When spraying or as in this case, painting on Glypho or DSMA, it is advisable to add Seasol to the mix. This works far better than both adding urea or sulphate of ammonia. Also the additon of literally 2 or 3 drops of dishwashing liquid to your kill potion. If you have a proper surfactant then better still  :Smilie:  
Always spray or apply it in the morning so it has the whole day to absorb the deathly stuff  :Smilie:  The more hours it's on there the better it will work. 
Make sure it hasn't just been mowed, the more leaf, the more effective.  
Make sure it isn't about to rain.   :Smilie:

----------


## mike_perth

I dont know if I have posted this before but go to your local chemist get a syringe and needle (smallest needle they sell) and inject the glysposate directly into the runner - Ive been told by lots of people it couldnt work but it does - its really quick and easy to do and kills Kikuyu and its runner freinds dead! 
Just be VERY VERY CAREFUL with the needle as I dont know how well the human  body would tolerate a direct injection of glysposate!

----------


## nww1969

My method of killing anything other than the grass is to use a good quality rubber 
glove and dip the fingers into the weed killer and then rub the fingers over the 
offending weed.

----------


## grasstree

Some good ideas here how to get rid of Kikuyu.

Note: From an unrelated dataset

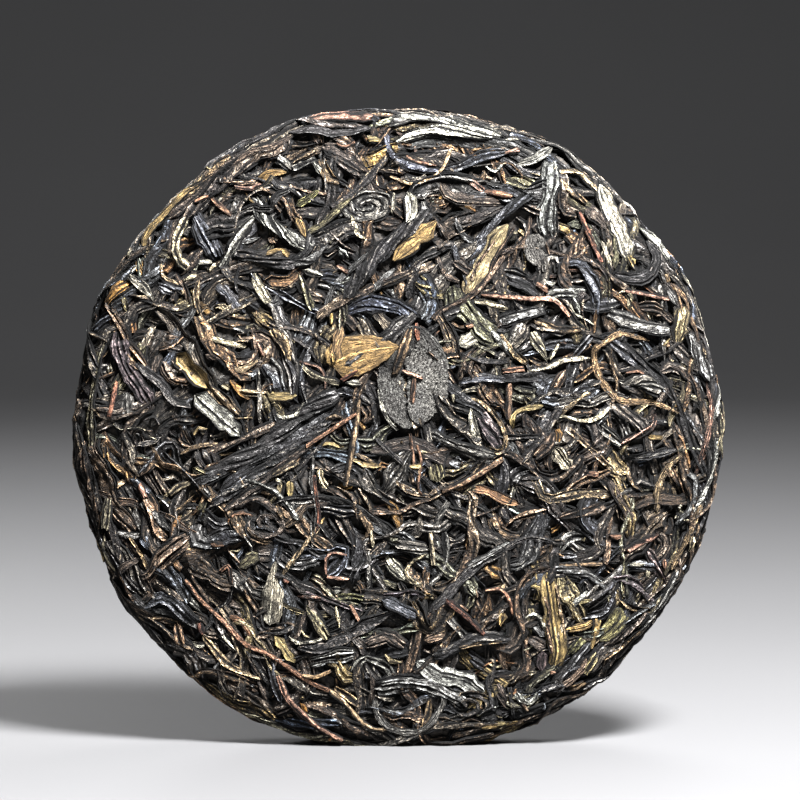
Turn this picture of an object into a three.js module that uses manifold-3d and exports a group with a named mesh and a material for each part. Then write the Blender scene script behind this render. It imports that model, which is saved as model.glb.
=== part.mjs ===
// A disc of raw pu-erh tea, pressed from whole dried leaves, standing on its edge.
// Millimetres, +Z up. The shown face looks towards -Y, and the middle of the flat
// spot that it stands on is the origin. One solid: a lumpy pressed bed with the
// largest leaves of both faces and of the rim fused on at their true size.
import * as THREE from 'three';
import { mergeVertices } from 'three/addons/utils/BufferGeometryUtils.js';
import Module from 'manifold-3d';

// Driving sizes of the pressed bed, below the leaves that lie on it
const BED_RADIUS = 99;
const EDGE_HALF_THICKNESS = 6.6;
const FRONT_DOME = 5.2; // how much thicker the middle is than the edge, on each side
const BACK_DOME = 4.2;
const SHOULDER_WIDTH = 9.5; // measured along the radius
const SHOULDER_SQUARENESS = 3.2; // exponent of the shoulder's curve: 2 is round
const HOLLOW_RADIUS = 27; // the hollow that the cloth's knot leaves in the back
const HOLLOW_DEPTH = 10.5;
const HOLLOW_EASE = 1.5; // exponent that rounds the hollow's mouth
const FLAT_SPOT_DEPTH = 1; // how far the edge is flattened where it stands
const FACE_RINGS = 5;
const BACK_RINGS = 4; // outside the hollow
const HOLLOW_RINGS = 3;
const SHOULDER_STEPS = 3;
const BED_SEGMENTS = 40;
const ARC_TABLE_STEPS = 600;

// The bed's lumps: waves in space, each with its height, its length and a direction
const LUMPS = [
  { height: 0.45, length: 64, way: [0.8, 0.3, 0.5], start: 0.4 },
  { height: 0.4, length: 47, way: [-0.5, 0.4, 0.75], start: 2.1 },
  { height: 0.35, length: 36, way: [0.2, -0.5, -0.85], start: 4.6 },
];

// The leaves: sizes are drawn between the two values of each pair
const LEAF_SIDES = 5;
const LEAF_STEP = 12; // of its length, between two of its rings
const LEAF_LENGTH = [30, 56];
const LEAF_WIDTH = [5, 8.4];
const LEAF_THICKNESS = [2.6, 3.6];
const LEAF_BEND = 0.9; // most turn, in radians, from one end to the other
const LEAF_RISE = [0.4, 0.9]; // of the leaf's middle over the bed
const TIP_WIDTH = 0.34; // share of the width that is left at the ends
const TIP_THICKNESS = 0.65; // and of the thickness
const TIP_SHARPNESS = 2.4; // exponent: the higher, the nearer the ends the taper starts
const FRONT_LEAVES = 40;
const BACK_LEAVES = 38;
const RIM_LEAVES = 18;
const FACE_REACH = 84; // furthest middle of a face's leaf from its pole
const HOLLOW_CLEAR = 23; // no leaf has its middle nearer the hollow's pole than this
const HOLLOW_ROUND = 44; // leaves nearer than this lie round the hollow, not across it
const RIM_SPREAD = 3.4; // how far a rim leaf's middle lies from the rim's midline
const RIM_SLANT = 0.16;
const RIM_RISE = 0.1;
const GOLDEN_ANGLE = Math.PI * (3 - Math.sqrt(5));
const SEED = 902;
const SHORTEST_EDGE = 0.35; // that is left where two leaves cross
const SAME_PLACE = 1e-3; // corners this close together are one

// The pieces that stand out on the shown face, by their middle (x across, z up,
// from the disc's centre), heading in degrees from +X, length, width, thickness
// and bend
const LANDMARKS = [
  { name: 'long strand', x: -42, z: -12, heading: 39, length: 74, width: 7, thick: 3, bend: 0.1 },
  { name: 'dark strip', x: -8, z: 55, heading: 38, length: 56, width: 5.4, thick: 2.8, bend: 0.2 },
  { name: 'olive leaf', x: 25, z: 46, heading: 54, length: 56, width: 5.4, thick: 2.8, bend: 0.25 },
  { name: 'golden leaf', x: -12, z: 23.5, heading: 8, length: 22, width: 12, thick: 2.4, bend: 0 },
  { name: 'centre leaf', x: 8, z: 13, heading: 62, length: 27, width: 15, thick: 2.4, bend: 0.2 },
  { name: 'long stem', x: -38, z: -74, heading: -46, length: 68, width: 2.8, thick: 2.6, bend: 0.5 },
  { name: 'foot stem', x: -29, z: -85, heading: -50, length: 30, width: 2.6, thick: 2.6, bend: 0.1 },
  { name: 'yellow leaf', x: 48, z: -58, heading: -80, length: 32, width: 6.4, thick: 2.6, bend: 0.15 },
  { name: 'dark bundle', x: 29, z: -40, heading: 26, length: 70, width: 6.4, thick: 3, bend: -0.4 },
  { name: 'pale leaf', x: 65, z: 61, heading: -56, length: 34, width: 5.4, thick: 2.8, bend: -0.2 },
  { name: 'left leaf', x: -81, z: 14, heading: -64, length: 40, width: 5.8, thick: 2.6, bend: 0.2 },
  { name: 'low leaf', x: -4, z: -66, heading: 24, length: 42, width: 8, thick: 2.6, bend: -0.2 },
];
const LANDMARK_RISE = 0.9;
const LANDMARK_CLEAR = 11; // a drawn leaf's middle stays this far from a landmark's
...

The injection one sounds interesting. I have tried the glove one, and it works well, just make sure you have one hand without round up on it to separate the Kikuyu first. If someone has some spare time, it would be good to test all these methods, and see which is the best.

----------


## mike_perth

If I had any Kikuyu left I would certainly try all three!! But my method has killed it all (and some of next doors were it comes from!) 
I have tried the paint on method in the past and it seemed to work quite well I just dont feel it stopped the runners seemed to kill say the last foot but not the whole runner - once I started injecting them the runner seemed to die completly 
Mike

----------


## grasstree

I will give it a go then, and see which is best. I may even write it up as a report somewhere. Should help all those Kikuyu challenged people out there.

----------